Windows users make up the majority of the user base, and creating 32 and 64 bit versions is not too tricky. I did cease distribution of x86 binaries with v3.2.0, but there was still a steady stream of folks asking if it would be possible to get them an x86 version. So, this time, I’ve just done both. The download includes a binary that will work on both architectures, along with suitably compiled DLLs. For Linux, it is not impossible either, but it is a bit more of a fiddle. I have not included x86 for Linux but I will assess demand and may go to the effort if it is merited. And for OSX, well there is simply no point. Apple themselves have been driving 64-bit adoption (forcing it even) for the last few years.
If you have read this far, then I salute you! I could go on. The change list is enormous as I said at the start. But, while I still have you, let me explain that when I first started with Quickhash back in 2011, life was different. I started it because it was interesting for me to develop Linux tools and it gave me something to concentrate my effort on. A decade on, with approaching 1 million downloads, and a regular feed of questions, feature requests, and bug reports, but a family life that has grown beyond just me and the wife and other caring needs, I find it harder to find the time to implement many of the changes users ask of me. These last few months I have been working on this project most evenings and weekends. Those of you in the business might call it a “surge”, but a one man surge instead of a team one! I can’t easily keep pace with the rate at which people use this product anymore. It gets downloaded about several hundred times a day and is used in all circles of the world from academia, private industry, government, military, hobbyists, and everyone in between. So if you are a compiled language developer with some experience and are familiar with object-orientated variations of Pascal languages like Delphi and Freepascal (or if you’re one of those of talented folks who can code in half a dozen languages!), and you have experience with Github (branches, merging, etc), and you are able to make cross-platform programming decisions instead of writing code that only works on one OS, and you want to join the project, I’d be glad to consider you and have you help me out. Contact me if interested.
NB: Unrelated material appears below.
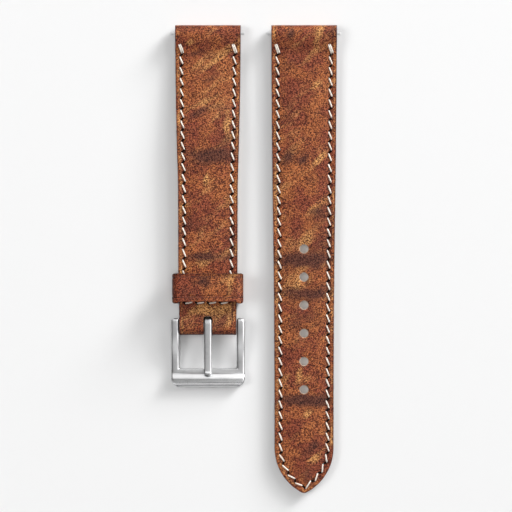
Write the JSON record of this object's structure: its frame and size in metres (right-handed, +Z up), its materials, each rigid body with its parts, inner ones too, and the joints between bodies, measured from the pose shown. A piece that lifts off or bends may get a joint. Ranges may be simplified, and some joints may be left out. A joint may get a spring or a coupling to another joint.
{
  "type": "watch strap",
  "caption": "Two-piece leather watch strap with contrast saddle stitching, a sliding keeper, a pin buckle and sprung bars at the lug ends and the buckle.",
  "frame": {"origin": "bottom centre of the box round both halves, on the surface that they lie on", "axes": "X runs across the straps, +Y points to the lug ends, +Z is up out of the grain side"},
  "size_m": [0.0414, 0.1144, 0.0067],
  "materials": {
    "leather_upper": "mottled cognac brown, waxed, fine grain",
    "leather_lining": "smooth tan lining",
    "filler_board": "pressed leather board",
    "tape": "woven reinforcing tape",
    "thread": "waxed off-white twisted thread",
    "steel_buckle": "satin steel with polished edges",
    "steel_bar": "turned stainless steel",
    "spring_wire": "drawn spring wire"
  },
  "bodies": {
    "buckle_half": {"short_upper_leather": "leather_upper", "short_lining_leather": "leather_lining", "short_filler_board": "filler_board", "short_reinforcement_tape": "tape", "short_stitching_left": "thread", "short_stitching_right": "thread", "short_cross_stitching": "thread"},
    "long_half": {"long_upper_leather": "leather_upper", "long_lining_leather": "leather_lining", "long_filler_board": "filler_board", "long_reinforcement_tape": "tape", "long_stitching": "thread"},
    "keeper": {"keeper_loop": "leather_upper"},
    "buckle_frame_body": {"buckle_frame": "steel_buckle"},
    "buckle_tongue_body": {"buckle_tongue": "steel_buckle"},
    "short_lug_bar": {"short_lug_bar_tube": "steel_bar", "short_lug_bar_spring": "spring_wire"},
    "short_lug_bar_tip_left_body": {"short_lug_bar_tip_left": "steel_bar"},
    "short_lug_bar_tip_right_body": {"short_lug_bar_tip_right": "steel_bar"},
    "long_lug_bar": {"long_lug_bar_tube": "steel_bar", "long_lug_bar_spring": "spring_wire"},
    "long_lug_bar_tip_left_body": {"long_lug_bar_tip_left": "steel_bar"},
    "long_lug_bar_tip_right_body": {"long_lug_bar_tip_right": "steel_bar"},
    "buckle_bar": {"buckle_bar_tube": "steel_bar", "buckle_bar_spring": "spring_wire"},
    "buckle_bar_tip_left_body": {"buckle_bar_tip_left": "steel_bar"},
    "buckle_bar_tip_right_body": {"buckle_bar_tip_right": "steel_bar"}
  },
  "joints": [
    {"name": "long_half_lift_off", "type": "slide", "parent": "buckle_half", "child": "long_half", "axis": [0, 0, 1], "range_m": [0, 0.03]},
    {"name": "keeper_slide", "type": "slide", "parent": "buckle_half", "child": "keeper", "axis": [0, 1, 0], "range_m": [-0.0015, 0.025]},
    {"name": "buckle_frame_swing", "type": "hinge", "parent": "buckle_half", "child": "buckle_frame_body", "pos_m": [-0.0117, -0.01615, 0.00275], "axis": [-1, 0, 0], "range_deg": [-60, 25]},
    {"name": "buckle_tongue_swing", "type": "hinge", "parent": "buckle_frame_body", "child": "buckle_tongue_body", "pos_m": [-0.0117, -0.01615, 0.00275], "axis": [-1, 0, 0], "range_deg": [0, 80]},
    {"name": "short_lug_bar_turn", "type": "hinge", "parent": "buckle_half", "child": "short_lug_bar", "pos_m": [-0.0117, 0.0552, 0.0018], "axis": [1, 0, 0], "continuous": true},
    {"name": "short_lug_bar_tip_left_push", "type": "slide", "parent": "short_lug_bar", "child": "short_lug_bar_tip_left_body", "axis": [1, 0, 0], "range_m": [0, 0.001], "stiffness_N_per_m": 1500, "springref_m": -0.001, "deforming": ["short_lug_bar_spring"]},
    {"name": "short_lug_bar_tip_right_push", "type": "slide", "parent": "short_lug_bar", "child": "short_lug_bar_tip_right_body", "axis": [-1, 0, 0], "range_m": [0, 0.001], "stiffness_N_per_m": 1500, "springref_m": -0.001},
    {"name": "long_lug_bar_turn", "type": "hinge", "parent": "long_half", "child": "long_lug_bar", "pos_m": [0.0118, 0.0552, 0.0018], "axis": [1, 0, 0], "continuous": true},
    {"name": "long_lug_bar_tip_left_push", "type": "slide", "parent": "long_lug_bar", "child": "long_lug_bar_tip_left_body", "axis": [1, 0, 0], "range_m": [0, 0.001], "stiffness_N_per_m": 1500, "springref_m": -0.001, "deforming": ["long_lug_bar_spring"]},
    {"name": "long_lug_bar_tip_right_push", "type": "slide", "parent": "long_lug_bar", "child": "long_lug_bar_tip_right_body", "axis": [-1, 0, 0], "range_m": [0, 0.001], "stiffness_N_per_m": 1500, "springref_m": -0.001},
    {"name": "buckle_bar_turn", "type": "hinge", "parent": "buckle_half", "child": "buckle_bar", "pos_m": [-0.0117, -0.01615, 0.00275], "axis": [1, 0, 0], "continuous": true},
    {"name": "buckle_bar_tip_left_push", "type": "slide", "parent": "buckle_bar", "child": "buckle_bar_tip_left_body", "axis": [1, 0, 0], "range_m": [0, 0.001], "stiffness_N_per_m": 1500, "springref_m": -0.001, "deforming": ["buckle_bar_spring"]},
    {"name": "buckle_bar_tip_right_push", "type": "slide", "parent": "buckle_bar", "child": "buckle_bar_tip_right_body", "axis": [-1, 0, 0], "range_m": [0, 0.001], "stiffness_N_per_m": 1500, "springref_m": -0.001}
  ]
}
The Github account can be found at https://github.com/tedsmith/quickhash
And anyone wishing to donate to the project to help fund the website costs etc, you can do so as usual over at https://www.paypal.com/paypalme/quickhashgui
On that concluding note, I am off for a rest while you hop over to presumably download the latest edition of QuickHash-GUI for your preferred operating system. If you don’t hear from me in a while, its because I fell asleep for 10 days!
Hi,
new QHgui user here.
I only use hashing to verify that big disk images are copied without corruption to a new place.
For that it would be awesome, if there would be a clock that shows how long hashing will take!
Is there a comparison of those 9 hashes efficiency?
Which is the fastest for hashing eg. 6GB iso image?
Hi…sorry for the late note. I didn’t notice your comment (didn’t get a notification for some reason).
“if there would be a clock that shows how long hashing will take!” – you mean before it starts, based on its size? Not really possible, because your disk and CPU will impact how quickly it can read it, and what your computer is asked to do at the same time during the process will also impact it. No direct comparison that I know of, but, for raw speed, xxHash or CRC32 will be the fastest. But it is rare for ISO distributors to use those hash algorithms on their website for you to compare against. It is usually SHA-1, SHA-256, or MD5. Of those three, MD5 is the fastest.